The 2026 tournament brings a completely new shape to international soccer, and the bracket is at the center of it. With 48 teams spread across three host nations, the competition now stretches across more venues, more matchdays, and more ways for a contender to stumble or surge. From the opening fixtures in the group stage to the final at MetLife Stadium on July 19, every result changes the road ahead.
The new format in plain language
The biggest change is simple: the tournament is no longer built around 32 teams. Instead, 48 nations are divided into 12 groups of four, and each team plays three group matches. The top two teams in every group move on automatically, while the eight best third-place teams also advance. That creates a 32-team knockout stage, which means the bracket now starts one round earlier than fans remember from recent editions. The result is a longer, more crowded event where consistency matters just as much as star power.
That expanded setup also changes how fans read the tournament. A team does not merely need to survive a short group stage and then win four knockout games. In 2026, the champion must navigate a deeper path, which rewards depth, squad rotation, and the ability to handle travel across Canada, the United States, and Mexico. For supporters, that means more live drama and more chances for surprise results to reshape the bracket before the knockout rounds even begin.

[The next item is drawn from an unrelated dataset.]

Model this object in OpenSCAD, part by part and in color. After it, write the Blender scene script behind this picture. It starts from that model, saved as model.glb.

How teams move from groups to knockout play
The group stage runs from June 11 through June 27, with 72 total matches deciding who stays alive. Teams are ranked first by points, then by goal difference, then by goals scored. If sides are still level, head-to-head results come next, followed by fair play points, and finally FIFA ranking if nothing else separates them. That order matters because it can determine which third-place teams survive and which bracket side they land on.
Once the group phase ends, FIFA uses a pre-set mapping to place the qualifying third-place teams into the Round of 32. That is one of the most important details in the entire tournament structure, because it determines early knockout pairings and can dramatically alter the difficulty of a team’s route to the final. A strong group winner may still be rewarded with a softer first knockout opponent, but a poor final group match can quickly create a much tougher road.

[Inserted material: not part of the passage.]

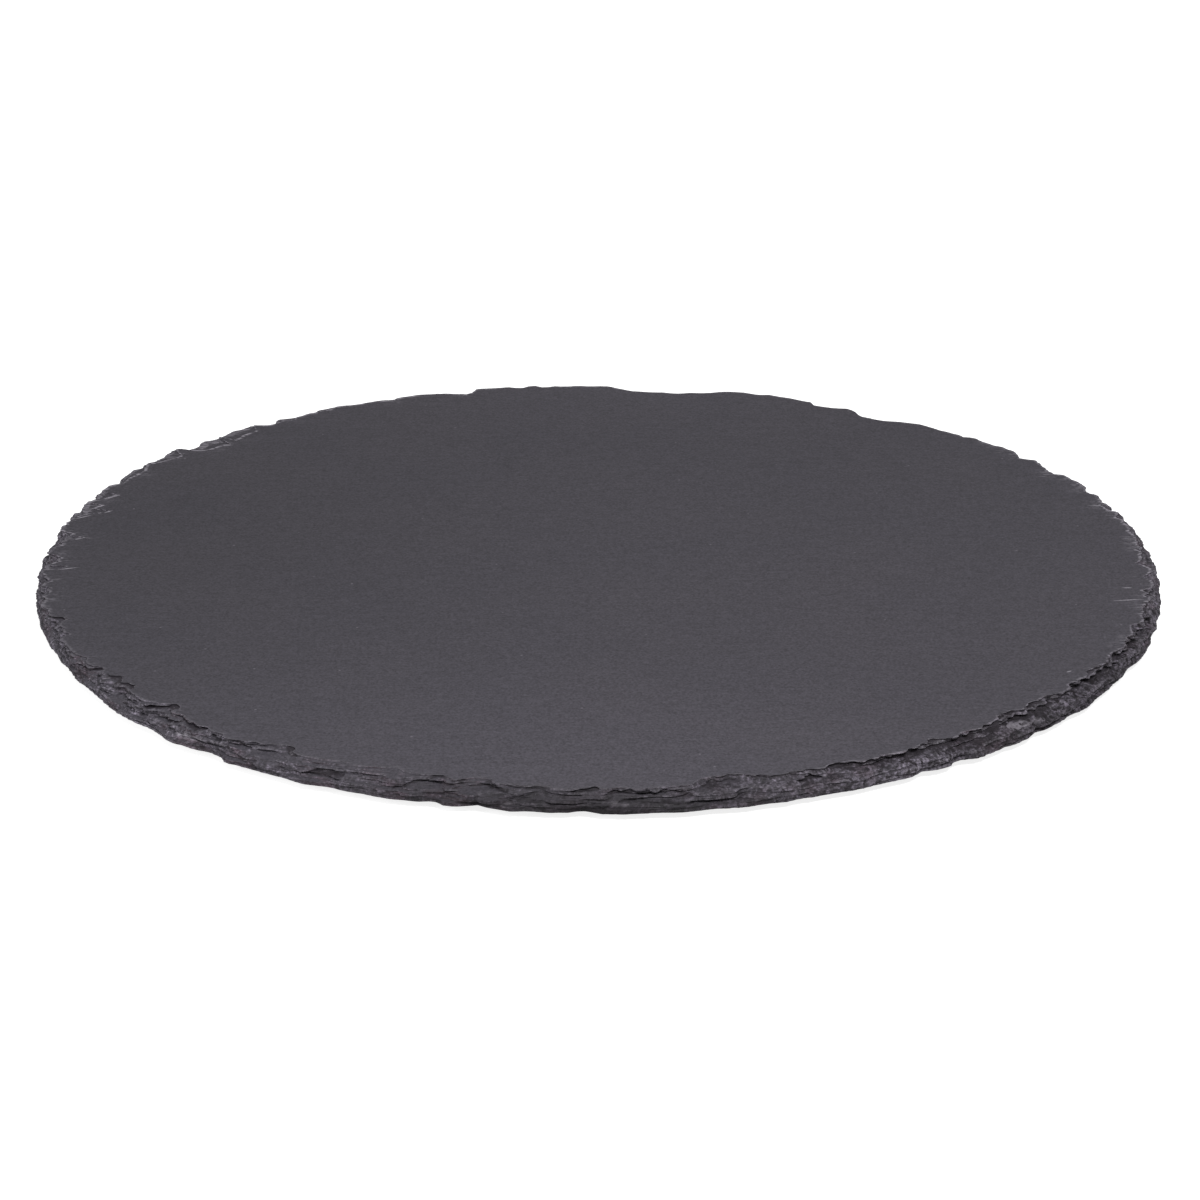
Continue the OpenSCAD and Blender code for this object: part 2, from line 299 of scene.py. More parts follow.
# The slate board itself. Its outline, dressed edge and larger flakes are the CAD solid's; the beds
# are then split into thin layers, and each layer's lip is broken back along the grain.
slate = {
    "columnMm": 0.5,  # spacing of the points round the edge
    "coreMm": 128,  # inside this radius the serving face is one calm surface
    "underCoreMm": 137,
    "faceGridMm": 3,  # spacing of the points inside the core
    "underGridMm": 8,
    "gridClear": 0.8,  # share of the spacing that a grid keeps clear of its rim
    "joinMm": 1e-6,
    # from the underside up, each layer's foot as a share of the thickness, how loose its lip is and how
    # far it peels; the last one is the skin of the serving face
    "layers": (
        (0, 0.3, 0), (0.09, 0.5, 0), (0.2, 0.8, 0), (0.28, 0.6, 0), (0.4, 1, 0), (0.49, 0.6, 0),
        (0.57, 0.7, 0), (0.67, 1, 0), (0.76, 0.8, 0.1), (0.87, 1, 0.3), (0.945, 0.5, 1),
    ),
    "ledgeMm": 0.03,  # fall of a ledge from one layer to the next
    # where the faces have rings of points, as shares of the way in from the edge to the core
    "faceInsets": (0.03, 0.08, 0.2, 0.45, 1),
    "underInsets": (0.15, 1),
    "breakMm": 1.4,  # farthest that a lip of the edge is broken back
    "peelMm": 6,  # farthest that the skin has peeled
    "peelSpan": 2.5,  # flaws of the peeling skin are longer and wider by this share
    "breakSteps": 40,  # steps in which a lip breaks back
    "layerShares": (0.1, 0.5, 0.9),  # where in a layer its foot, middle and lip meet the solid
    "crushHold": 0.6,  # share of its looseness that a lip loses where the break is crushed
    "biteWaves": (31, 53, 83),  # waves round the board that say where a crushed skin is bitten away
    "markWaves": (43, 107, 229),  # waves round the board that make the marks uneven
    "markSwingMm": 0.25,  # how far a mark's line swings up and down
    "markWidth": 0.5,  # share by which its width swings
    "markShift": 40,  # columns by which the width lags behind the line
    "markTip": 0.01,  # share of its width that a mark keeps at its tips
    "lipTail": 0.3,  # past its end a lip falls back over this share of its length
    # the next eight tables have a value every 15 degrees round from +X; how far the skin has peeled:
    "peel": (0.7, 0.4, 0.2, 0.15, 0.1, 0.1, 0.1, 0.2, 0.3, 0.3, 0.3, 0.5,
             0.5, 0.2, 0.4, 0.5, 0.4, 0.4, 0.3, 0.3, 0.12, 0.08, 0.08, 0.2),
    # how loose the lips are
    "loose": (1, 0.8, 0.7, 0.6, 0.6, 0.6, 0.5, 0.4, 0.35, 0.35, 0.4, 0.5,
              0.6, 0.8, 0.9, 0.9, 0.8, 0.6, 0.45, 0.5, 0.5, 0.5, 0.7, 0.9),
    # how gritty the break is
    "grit": (0.9, 0.7, 0.6, 0.5, 0.5, 0.5, 0.4, 0.4, 0.4, 0.4, 0.5, 0.6,
             0.8, 0.9, 1, 0.9, 0.6, 0.4, 0.4, 0.7, 1, 1, 1, 1),
    # how far the corners are bruised and dusty
    "dust": (1.5, 1.5, 0.9, 0.4, 0.3, 0.3, 0.6, 1.2, 1.8, 2, 2, 1.8,
             1, 0.5, 0.3, 0.3, 0.2, 0.2, 0.2, 0.4, 0.8, 0.8, 0.9, 0.9),
    # how far the break is crushed, so that no layers show
    "crush": (0.7, 0.4, 0.1, 0, 0, 0, 0, 0, 0, 0, 0, 0,
              0, 0, 0, 0, 0, 0, 0.2, 0.8, 1, 1, 1, 1),
    # how much painted shade darkens the break
    "shade": (0.2, 0.12, 0, 0, 0, 0, 0.1, 0.15, 0.15, 0.15, 0.15, 0.1,
              0.1, 0.04, 0, 0.05, 0.16, 0.39, 0.63, 0.42, 0.12, 0.4, 0.4, 0.22),
    # the way that the breaks run, in degrees
    "run": (0, 0, -5, -10, -10, 0, 10, 20, 25, 28, 25, 15,
            5, -5, -8, -8, -5, 0, 0, 5, 8, 5, 0, 0),
    # how clear the scratches along the grain are
    "comb": (1.2, 1.2, 0.8, 0.1, 0, 0, 0.1, 0.2, 0.4, 0.5, 0.6, 0.8,
             0.9, 0.5, 0.2, 0, 0, 0, 0, 0, 0, 0.1, 0.4, 0.9),
    # lips where flakes of the skin have come away along the grain: turn and inset mm at either end
    "lips": (
        (125.9, 0, 121.9, 1.2), (130.5, 0.5, 127.4, 2.6), (137, 5, 133, 5), (142.6, 2, 138.5, 7.9),
        (149.2, 0.3, 144.5, 4.6), (155.2, 1, 150.6, 3.4), (160.5, 2, 158.6, 5.7), (163.4, 3, 162.1, 5.6),
        (164.8, 5, 163.6, 7.9), (166.8, 0.3, 164.9, 4.1), (173.4, 1.5, 172.1, 5.1), (182, 3, 180.9, 7),
        (97, 0.4, 90, 1.2), (112, 0.3, 106, 1.4), (317.3, 0.5, 313.6, 2.2), (322.7, 0.3, 318.2, 1.7),
        (327.2, 0.2, 324.6, 1.5), (331.8, 0, 328.8, 1.9), (336.4, 0, 333, 1.1), (342, 0, 337.9, 1),
        (352, 0, 347, 1.4),
    ),
    # the clearest marks of the hammer: turn and height share at either end, half height and depth in
    # mm, and a tone from painted crevice shade (-1) through plain scar (0) to crushed and pale (1)
    "marks": (
        (194, 0.9, 197.5, 0.95, 0.35, 1.4, -1), (207, 0.75, 211.5, 0.95, 0.25, 1, -0.8),
        (212, 0.95, 217, 0.97, 0.4, 1.2, -0.9), (215, 0.5, 219.8, 0.9, 0.2, 0.8, -0.8),
        (220.3, 0.78, 224, 0.95, 0.4, 1.2, -1), (223, 0.55, 226, 0.8, 0.4, 1, -1),
        (225.6, 0.88, 229.5, 0.85, 0.3, 0.9, -0.9), (230.5, 0.8, 236.8, 0.88, 0.8, 0.9, -0.3),
        (236, 0.75, 240.5, 0.85, 0.9, 0.5, 0), (238.5, 0.9, 240.6, 0.92, 0.52, 0.5, -0.8),
        (242, 0.5, 246, 0.6, 0.9, 0.9, -0.6), (251, 0.45, 255, 0.97, 0.38, 0.44, -0.64),
        (254.5, 0.72, 261, 0.75, 0.9, 0.8, 0), (254.7, 0.97, 258, 0.95, 0.3, 0.33, -0.56),
        (258, 0.8, 262, 0.78, 0.45, 0.66, -0.8), (262.3, 0.97, 264, 0.97, 0.3, 0.33, -0.56),
        (262, 0.45, 270, 0.4, 0.38, 0.39, -0.48), (267.3, 0.93, 270.3, 0.9, 0.52, 0.72, -0.8),
        (271, 0.84, 277.6, 0.84, 0.6, 0.88, -0.8), (272, 0.5, 279, 0.35, 0.45, 0.44, -0.56),
        (277, 0.87, 279.5, 0.5, 0.52, 0.39, -0.56), (279.5, 0.75, 284, 0.7, 0.38, 0.39, -0.56),
        (281, 0.96, 292, 0.96, 0.3, 0.44, -0.64), (280.5, 0.8, 290.5, 0.84, 0.8, 0.9, 0),
        (289, 0.68, 291.6, 0.72, 0.6, 1.2, -0.9), (292, 0.93, 295, 0.86, 0.6, 0.66, -0.72),
        (293, 0.85, 304, 0.72, 0.9, 1, -0.6), (294.6, 0.9, 300, 0.87, 0.35, 1.4, -0.9),
        (299.4, 0.87, 304, 0.84, 0.8, 1.6, -1), (303, 0.84, 309, 0.78, 1, 1.5, -0.9),
        (304, 0.6, 312, 0.55, 1, 0.9, -0.6), (307.6, 0.82, 315, 0.84, 0.8, 1.4, -1),
        (313, 0.75, 321, 0.74, 1, 1.4, -0.9), (313.5, 0.97, 319.6, 0.97, 0.25, 0.9, -0.8),
        (320.2, 0.84, 323.6, 0.86, 0.6, 1.4, -1), (323.6, 0.84, 327.6, 0.82, 0.9, 1.7, -1),
        (327.2, 0.7, 334, 0.62, 1.1, 1.8, -0.9), (332.8, 0.82, 336.8, 0.74, 0.8, 1.7, -1),
        (336.4, 0.78, 342, 0.62, 1, 1.7, -0.9), (342, 0.7, 349.6, 0.5, 0.9, 1.6, -0.8),
        (226.5, 0.45, 230, 0.5, 0.8, 0.3, 1), (230.6, 0.6, 232.8, 0.6, 0.5, 0.2, 0.8),
        (261.2, 0.25, 262.6, 0.22, 0.6, 0, 1), (271.2, 0.45, 273, 0.35, 0.8, 0, 1),
        (313.2, 0.62, 318, 0.5, 0.8, 0.2, 1),
    ),
    # spans of the node tree's patterns, and what they become
    "spans": {
        "flaw": (0.3, 0.7, 0.0, 1.0),
        "scar": (0.0, 0.7, 1.0, 0.0),
        "gritPatch": (0.35, 0.65, 0.5, 1.3),
        "gritSkin": (10.0, 10.5, 1.0, 0.35),
        "steep": (0.65, 0.97, 1.0, 0.0),
    },
    "tree": {  # the named inputs of the node tree
        "Outside": 160 * mm,
        "Ray Length": 100 * mm,
        "Along Grain": 8 * mm,
        "Across Grain": 1.4 * mm,
        "Through Layers": 1.2 * mm,
        "Lean": 0.3,
        "Chance": 0.75,
        "Layer Wander": 0.35 * mm,
        "Layer Pitch": 16 * mm,
        "Top Fade": 0.5,
        "Scar Depth": 0.7 * mm,
        "Scar Length": 9 * mm,
        "Scar Height": 2.2 * mm,
        "Grit Depth": 0.5 * mm,
        "Outset": 0.5 * mm,
        "Grit Size": 1.3 * mm,
        "Relief Depth": 0.12 * mm,
        "Relief Size": 30 * mm,
        "Hollow Depth": 0.15 * mm,
        "Seed": 7.0,
    },
}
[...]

| Stage | Dates | What Happens |
|---|---|---|
| Group Stage | June 11–June 27 | 12 groups, 3 matches per team, 32 total qualifiers |
| Round of 32 | June 28–July 3 | First knockout round, single-elimination format |
| Round of 16 | July 4–July 7 | Winners continue toward the final eight |
| Quarterfinals | July 9–July 11 | The field drops to the final four teams after semifinal day |
| Semifinals | July 14–July 15 | Two matches decide the title contenders |
| Third-Place Match and Final | July 18 and July 19 | One final consolation match, then the championship game |
The knockout road and why it feels different
From the Round of 32 onward, there are no second chances. Every knockout match is single elimination, and a tied game after 90 minutes goes to 30 minutes of extra time before penalties decide it if needed. That structure leaves no room for replays, and there is no away-goals logic to save anyone. To win the tournament, a team now needs five straight knockout victories after surviving the group stage, which raises the pressure and makes squad management more important than ever.
The final is scheduled for July 19 at MetLife Stadium in East Rutherford, New Jersey, while the third-place match is set for July 18. The championship sequence is designed to keep the drama moving quickly once the group stage ends, so even strong teams cannot afford a slow start. One bad defensive lapse, one missed penalty, or one late equalizer can change the entire bracket path in a single moment.
Canada’s position and the brackets to watch
Canada sits in Group B with Bosnia and Herzegovina, Qatar, and Switzerland. The team opens on June 12 at Toronto’s BMO Field, then continues in Vancouver at BC Place for matches on June 18 and June 24. If Canada finishes in the top two, it moves directly into the Round of 32. If it ends third, qualification is still possible, but the team would need enough points and a strong goal difference to stay among the best third-place finishers.
Elsewhere, several groups could reshape the bracket early. Brazil headlines Group C, while the United States is in Group D with Paraguay, Australia, and Türkiye. Argentina, Spain, France, and England are also spread across the draw in ways that could produce heavyweight knockout clashes later on. If the expected teams advance, the quarterfinals could become the true breaking point of the tournament.
- Collect points first in the group stage, because every win or draw changes your knockout position.
- Use goal difference and goals scored to break ties if teams finish level on points.
- Watch third-place standings closely, since eight of those teams will still survive.
- Expect the knockout bracket to tighten quickly once single elimination begins.
- Follow the bracket all the way to July 19, when the champion is crowned.
For fans, the 2026 bracket is more than a schedule. It is a live map of risk, opportunity, and momentum, where one result can transform a team’s title outlook. With more teams, more matches, and more possible crossovers, this World Cup is built to keep the bracket interesting from the first whistle to the final celebration.